* TASK REQUIREMENTS:
Will you quote all of the entries, word for word?

* PROVIDED RECORDS:
□ □ □ □ □ □ □
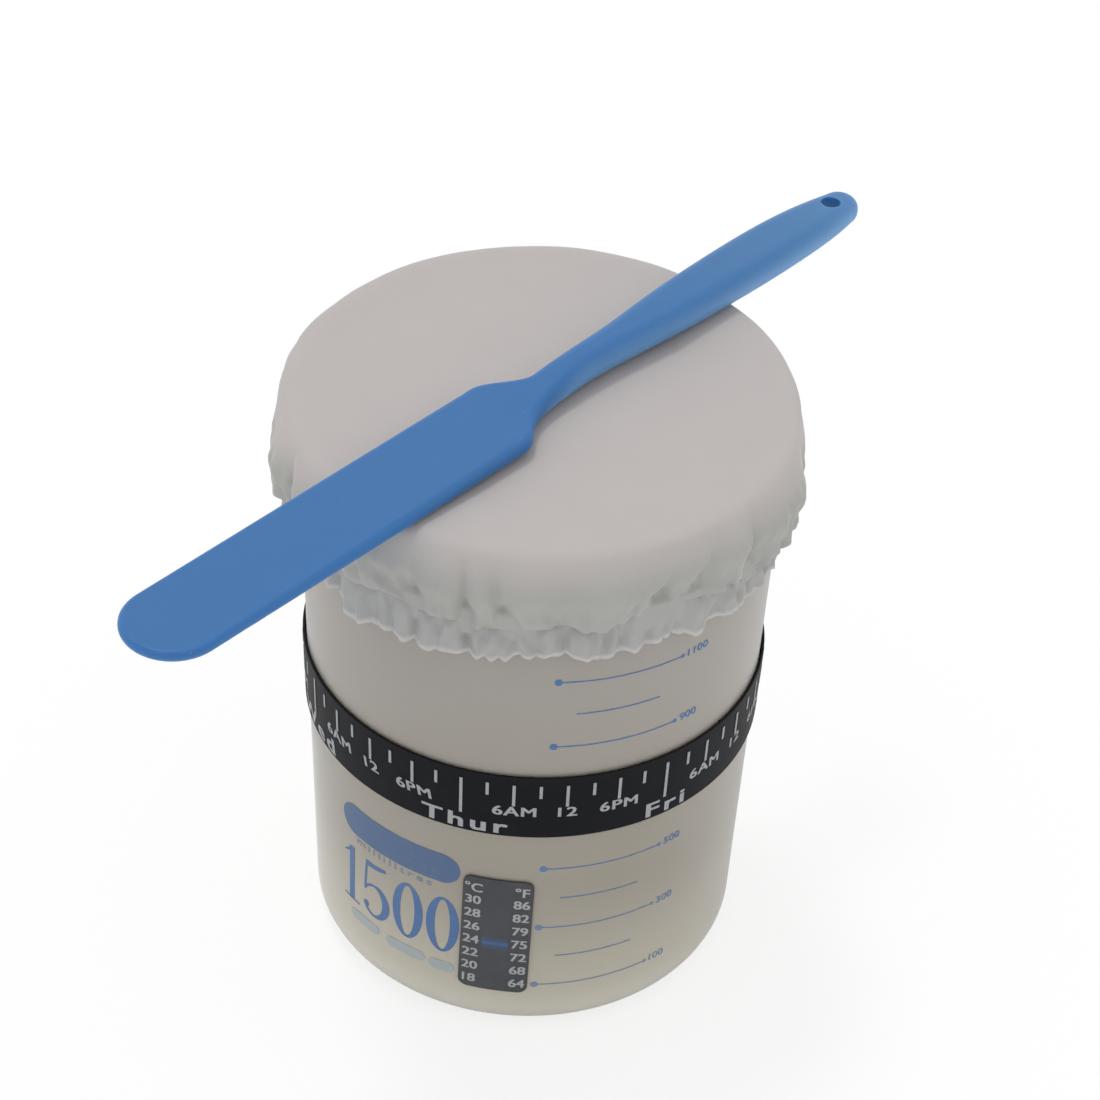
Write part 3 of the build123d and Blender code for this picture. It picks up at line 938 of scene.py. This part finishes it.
def blue_silicone(start):
    """Satin silicone, paler along the handle, painted paler below its upper edges as light through it, with
    specks of dust.
    """
    point = start.place()
    along = point.part(0) * cos(spatula_heading) + point.part(1) * sin(spatula_heading)
    cloud = start.noise(point, 45, 3)
    speck = start.noise(point, 1300, 2)
    grain = start.noise(point, 3200, 2)
    paler = along.step(0.0, 0.105) * 0.55 + cloud * 0.12
    top = paler.pick(silicone_blue, silicone_pale)
    lit_top = blade_top_height + along.step(-0.02, 0.01) * handle_top_rise
    # Painted light: below its upper edges the silicone is painted paler, as light coming through it.
    lit_through = (1 - (point.part(2) - lit_top).step(-0.0042, 0.0)) * 0.75
    dusty = (speck.step(0.74, 0.82) * 0.5).pick(lit_through.pick(top, silicone_painted_light), silicone_dust)
    relief = start.bump(grain * 0.5 + cloud * 0.5, 0.00003, 0.5)
    return start.surface(
        {
            "Base Color": dusty,
            "Roughness": 0.40 + cloud * 0.12,
            "Specular IOR Level": 0.35,
            "Subsurface Weight": 0.8,
            "Subsurface Radius": (0.0012, 0.0020, 0.0030),
            "Subsurface Scale": 1.0,
            "Normal": relief,
        }
    )


def plain_steel(start):
    """Bare spring steel with a fine grain along it."""
    grain = start.noise(start.place(), 1500, 2, (1, 1, 8))
    return start.surface({"Base Color": steel_grey, "Metallic": 1.0, "Roughness": 0.3 + grain * 0.2})


dress("spatula_skin", finish_of("blue silicone", blue_silicone))
dress("spatula_core", finish_of("core strip", plain_steel))

# Floor, light and camera
# A wide pale floor, a soft sun from the back left and a pale sky. The sky is white to the camera, in
# reflections and through clear things, and lights the object a little less than that.
floor_size = 6.0
floor_colour = (0.97, 0.97, 0.97, 1)
floor_glow = 0.75
plain_white = (1, 1, 1, 1)
sky_strength = 0.84
sun_strength = 0.75
sun_spread = radians(12)
sun_from = Vector((-0.18, 0.22, 1.0))


def pale_floor(start):
    """Pale floor that the camera sees brightened, and that still takes the object's shadow."""
    shadowed = start.node("ShaderNodeBsdfDiffuse", inputs={"Color": floor_colour})
    white = start.node("ShaderNodeEmission", inputs={"Color": plain_white, "Strength": 1.0})
    seen = start.node("ShaderNodeLightPath", output="Is Camera Ray")
    return start.node("ShaderNodeMixShader", inputs={0: seen * floor_glow, 1: shadowed, 2: white})


bpy.ops.mesh.primitive_plane_add(size=floor_size)
floor = bpy.context.object
floor.name = "floor"
floor.data.materials.append(finish_of("pale floor", pale_floor))

world = bpy.data.worlds.new("studio")
bpy.context.scene.world = world
world.use_nodes = True
world.node_tree.nodes.clear()
sky = Signal(world.node_tree)
camera_ray = sky.node("ShaderNodeLightPath", output="Is Camera Ray")
glossy_ray = sky.node("ShaderNodeLightPath", output="Is Glossy Ray")
clear_ray = sky.node("ShaderNodeLightPath", output="Is Transmission Ray")
white_seen = sky.maths("MAXIMUM", sky.maths("MAXIMUM", camera_ray, glossy_ray), clear_ray)
dim = sky.node("ShaderNodeBackground", inputs={"Color": plain_white, "Strength": sky_strength})
white = sky.node("ShaderNodeBackground", inputs={"Color": plain_white, "Strength": 1.0})
seen = sky.node("ShaderNodeMixShader", inputs={0: white_seen, 1: dim, 2: white})
sky.node("ShaderNodeOutputWorld", inputs={"Surface": seen})

sun_data = bpy.data.lights.new("sun", "SUN")
sun_data.energy = sun_strength
sun_data.angle = sun_spread
sun = bpy.data.objects.new("sun", sun_data)
bpy.context.scene.collection.objects.link(sun)
sun.rotation_euler = sun_from.to_track_quat("Z", "Y").to_euler()

# The camera was fitted to the jar's rings and ticks in the photograph.
focal_pixels = 3500
picture_pixels = 1100
aim = Vector((0, 0, 0.08808))
camera_distance = 0.88804
camera_elevation = radians(40.21)
camera_yaw, camera_pitch, camera_roll = 0.00357, 0.02299, radians(2.69)
camera_data = bpy.data.cameras.new("camera")
camera_data.sensor_width = 36
camera_data.lens = focal_pixels / picture_pixels * camera_data.sensor_width
camera_data.clip_start = 0.05
camera = bpy.data.objects.new("camera", camera_data)
bpy.context.scene.collection.objects.link(camera)
bpy.context.scene.camera = camera
ahead = Vector((0, cos(camera_elevation), -sin(camera_elevation)))
up = Vector((0, sin(camera_elevation), cos(camera_elevation)))
right = Vector((1, 0, 0))
yawed = ahead * cos(camera_yaw) + right * sin(camera_yaw)
sideways = right * cos(camera_yaw) - ahead * sin(camera_yaw)
forward = yawed * cos(camera_pitch) + up * sin(camera_pitch)
upright = up * cos(camera_pitch) - yawed * sin(camera_pitch)
camera_x = sideways * cos(camera_roll) + upright * sin(camera_roll)
camera_y = upright * cos(camera_roll) - sideways * sin(camera_roll)
turned = Matrix((camera_x, camera_y, -forward)).transposed().to_4x4()
camera.matrix_world = Matrix.Translation(aim - ahead * camera_distance) @ turned
bpy.context.scene.view_settings.view_transform = "Standard"
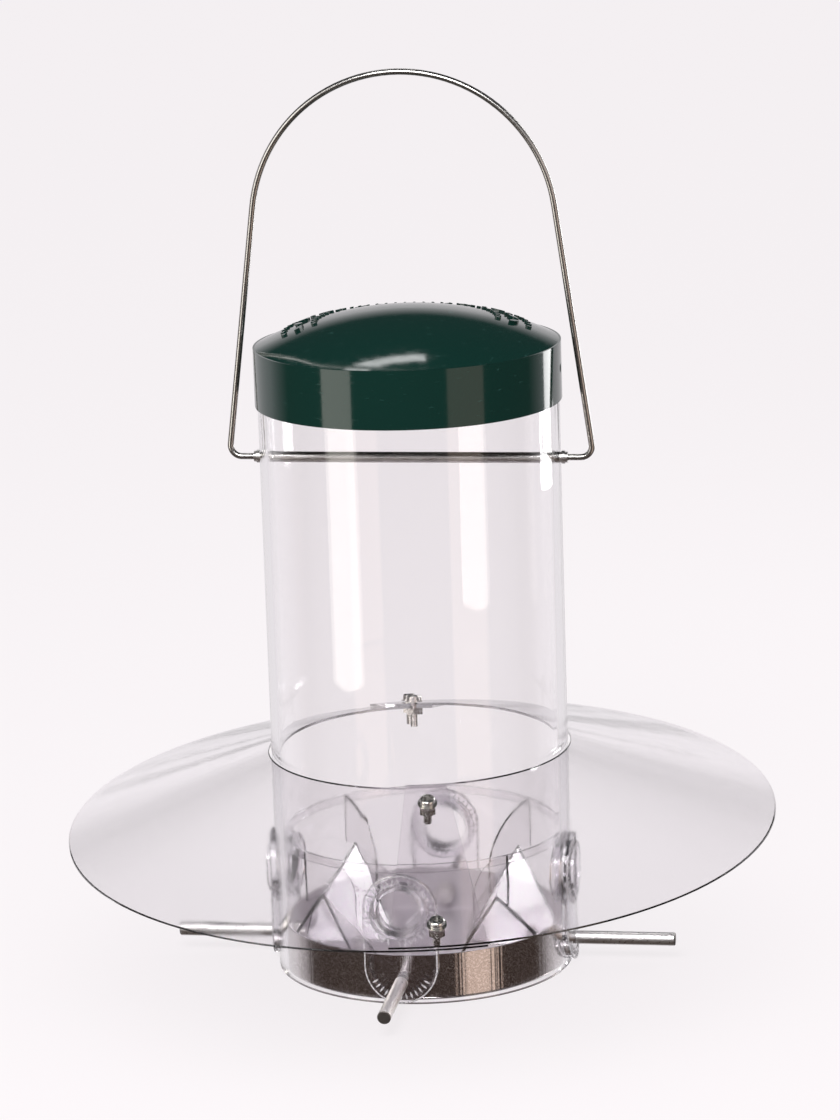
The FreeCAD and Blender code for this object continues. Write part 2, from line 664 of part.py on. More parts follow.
□ □ □ □ □ □ □
* SOLVED EXERCISE:
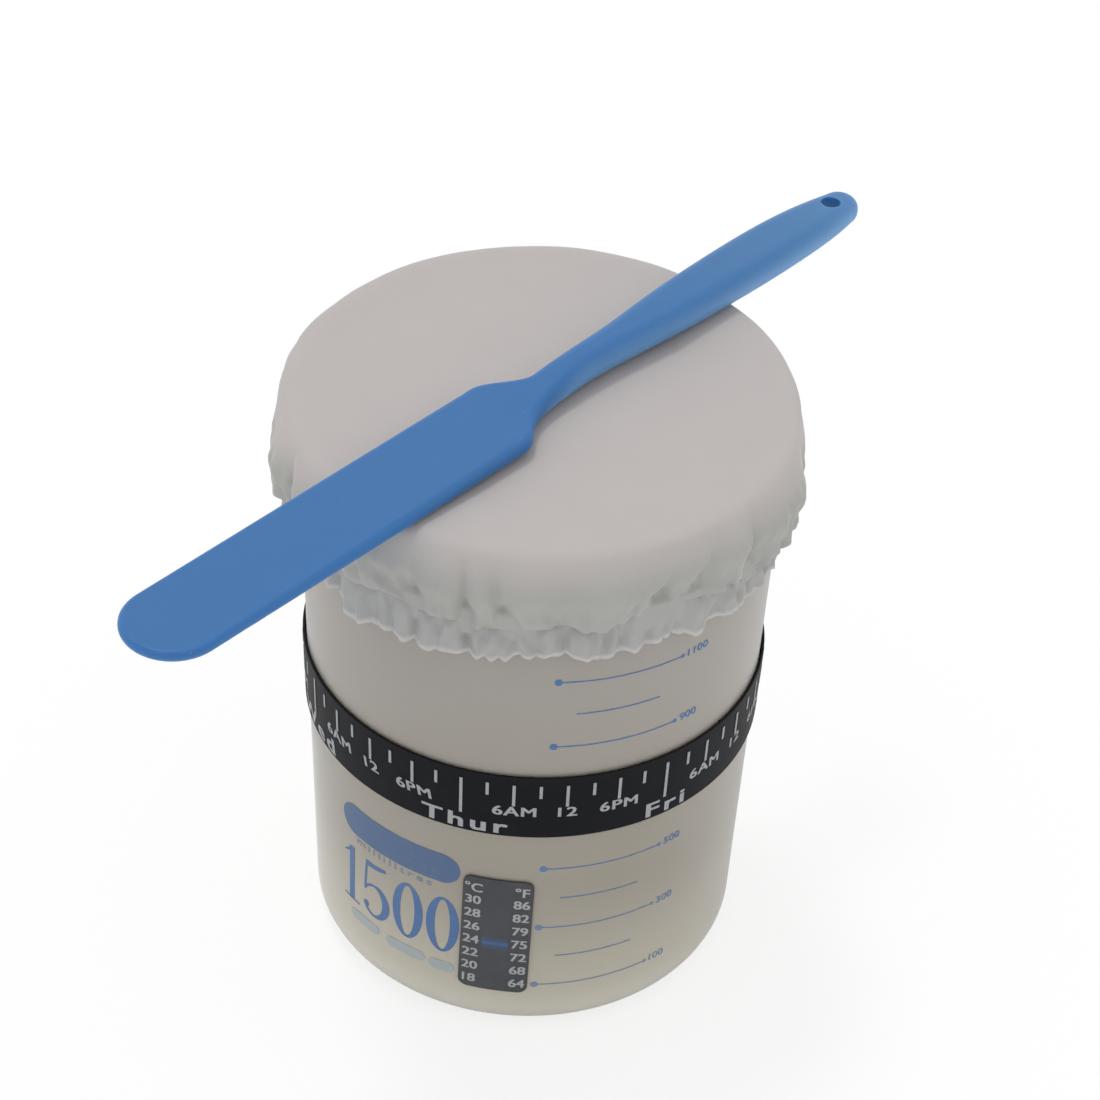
Write part 3 of the build123d and Blender code for this picture. It picks up at line 938 of scene.py. This part finishes it.
def blue_silicone(start):
    """Satin silicone, paler along the handle, painted paler below its upper edges as light through it, with
    specks of dust.
    """
    point = start.place()
    along = point.part(0) * cos(spatula_heading) + point.part(1) * sin(spatula_heading)
    cloud = start.noise(point, 45, 3)
    speck = start.noise(point, 1300, 2)
    grain = start.noise(point, 3200, 2)
    paler = along.step(0.0, 0.105) * 0.55 + cloud * 0.12
    top = paler.pick(silicone_blue, silicone_pale)
    lit_top = blade_top_height + along.step(-0.02, 0.01) * handle_top_rise
    # Painted light: below its upper edges the silicone is painted paler, as light coming through it.
    lit_through = (1 - (point.part(2) - lit_top).step(-0.0042, 0.0)) * 0.75
    dusty = (speck.step(0.74, 0.82) * 0.5).pick(lit_through.pick(top, silicone_painted_light), silicone_dust)
    relief = start.bump(grain * 0.5 + cloud * 0.5, 0.00003, 0.5)
    return start.surface(
        {
            "Base Color": dusty,
            "Roughness": 0.40 + cloud * 0.12,
            "Specular IOR Level": 0.35,
            "Subsurface Weight": 0.8,
            "Subsurface Radius": (0.0012, 0.0020, 0.0030),
            "Subsurface Scale": 1.0,
            "Normal": relief,
        }
    )


def plain_steel(start):
    """Bare spring steel with a fine grain along it."""
    grain = start.noise(start.place(), 1500, 2, (1, 1, 8))
    return start.surface({"Base Color": steel_grey, "Metallic": 1.0, "Roughness": 0.3 + grain * 0.2})


dress("spatula_skin", finish_of("blue silicone", blue_silicone))
dress("spatula_core", finish_of("core strip", plain_steel))

# Floor, light and camera
# A wide pale floor, a soft sun from the back left and a pale sky. The sky is white to the camera, in
# reflections and through clear things, and lights the object a little less than that.
floor_size = 6.0
floor_colour = (0.97, 0.97, 0.97, 1)
floor_glow = 0.75
plain_white = (1, 1, 1, 1)
sky_strength = 0.84
sun_strength = 0.75
sun_spread = radians(12)
sun_from = Vector((-0.18, 0.22, 1.0))


def pale_floor(start):
    """Pale floor that the camera sees brightened, and that still takes the object's shadow."""
    shadowed = start.node("ShaderNodeBsdfDiffuse", inputs={"Color": floor_colour})
    white = start.node("ShaderNodeEmission", inputs={"Color": plain_white, "Strength": 1.0})
    seen = start.node("ShaderNodeLightPath", output="Is Camera Ray")
    return start.node("ShaderNodeMixShader", inputs={0: seen * floor_glow, 1: shadowed, 2: white})


bpy.ops.mesh.primitive_plane_add(size=floor_size)
floor = bpy.context.object
floor.name = "floor"
floor.data.materials.append(finish_of("pale floor", pale_floor))

world = bpy.data.worlds.new("studio")
bpy.context.scene.world = world
world.use_nodes = True
world.node_tree.nodes.clear()
sky = Signal(world.node_tree)
camera_ray = sky.node("ShaderNodeLightPath", output="Is Camera Ray")
glossy_ray = sky.node("ShaderNodeLightPath", output="Is Glossy Ray")
clear_ray = sky.node("ShaderNodeLightPath", output="Is Transmission Ray")
white_seen = sky.maths("MAXIMUM", sky.maths("MAXIMUM", camera_ray, glossy_ray), clear_ray)
dim = sky.node("ShaderNodeBackground", inputs={"Color": plain_white, "Strength": sky_strength})
white = sky.node("ShaderNodeBackground", inputs={"Color": plain_white, "Strength": 1.0})
seen = sky.node("ShaderNodeMixShader", inputs={0: white_seen, 1: dim, 2: white})
sky.node("ShaderNodeOutputWorld", inputs={"Surface": seen})

sun_data = bpy.data.lights.new("sun", "SUN")
sun_data.energy = sun_strength
sun_data.angle = sun_spread
sun = bpy.data.objects.new("sun", sun_data)
bpy.context.scene.collection.objects.link(sun)
sun.rotation_euler = sun_from.to_track_quat("Z", "Y").to_euler()

# The camera was fitted to the jar's rings and ticks in the photograph.
focal_pixels = 3500
picture_pixels = 1100
aim = Vector((0, 0, 0.08808))
camera_distance = 0.88804
camera_elevation = radians(40.21)
camera_yaw, camera_pitch, camera_roll = 0.00357, 0.02299, radians(2.69)
camera_data = bpy.data.cameras.new("camera")
camera_data.sensor_width = 36
camera_data.lens = focal_pixels / picture_pixels * camera_data.sensor_width
camera_data.clip_start = 0.05
camera = bpy.data.objects.new("camera", camera_data)
bpy.context.scene.collection.objects.link(camera)
bpy.context.scene.camera = camera
ahead = Vector((0, cos(camera_elevation), -sin(camera_elevation)))
up = Vector((0, sin(camera_elevation), cos(camera_elevation)))
right = Vector((1, 0, 0))
yawed = ahead * cos(camera_yaw) + right * sin(camera_yaw)
sideways = right * cos(camera_yaw) - ahead * sin(camera_yaw)
forward = yawed * cos(camera_pitch) + up * sin(camera_pitch)
upright = up * cos(camera_pitch) - yawed * sin(camera_pitch)
camera_x = sideways * cos(camera_roll) + upright * sin(camera_roll)
camera_y = upright * cos(camera_roll) - sideways * sin(camera_roll)
turned = Matrix((camera_x, camera_y, -forward)).transposed().to_4x4()
camera.matrix_world = Matrix.Translation(aim - ahead * camera_distance) @ turned
bpy.context.scene.view_settings.view_transform = "Standard"
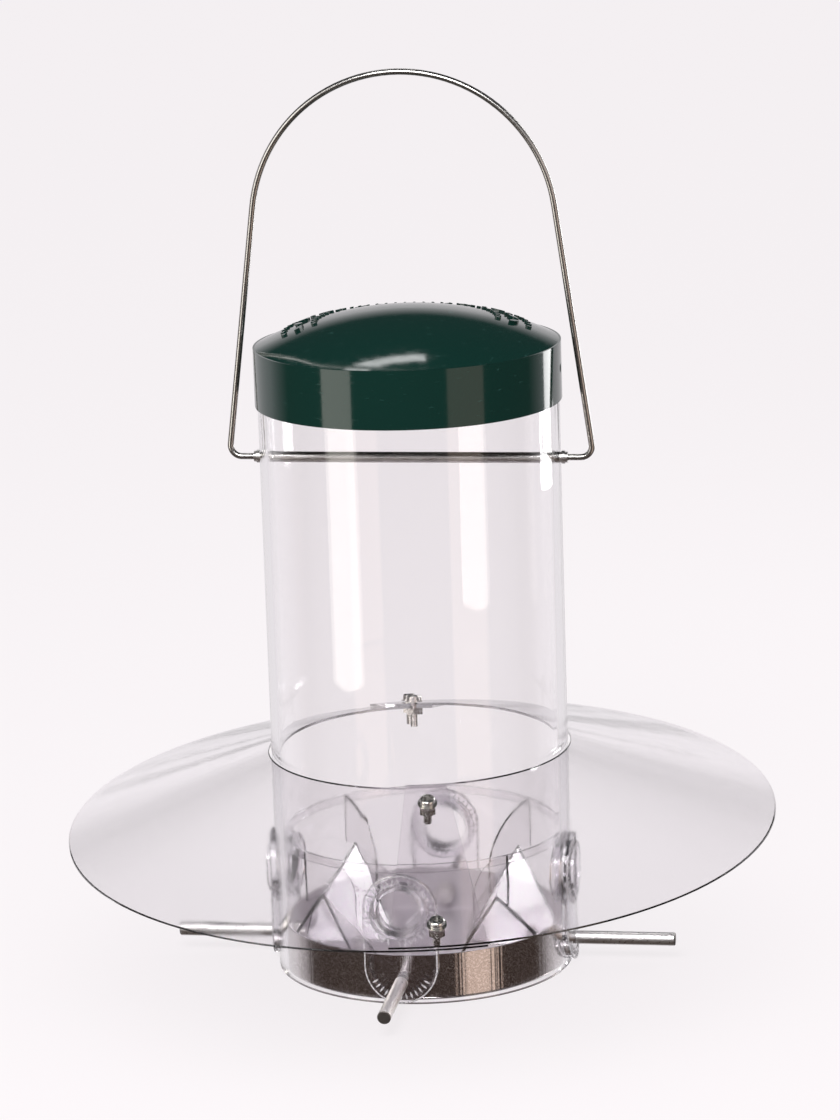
The FreeCAD and Blender code for this object continues. Write part 2, from line 664 of part.py on. More parts follow.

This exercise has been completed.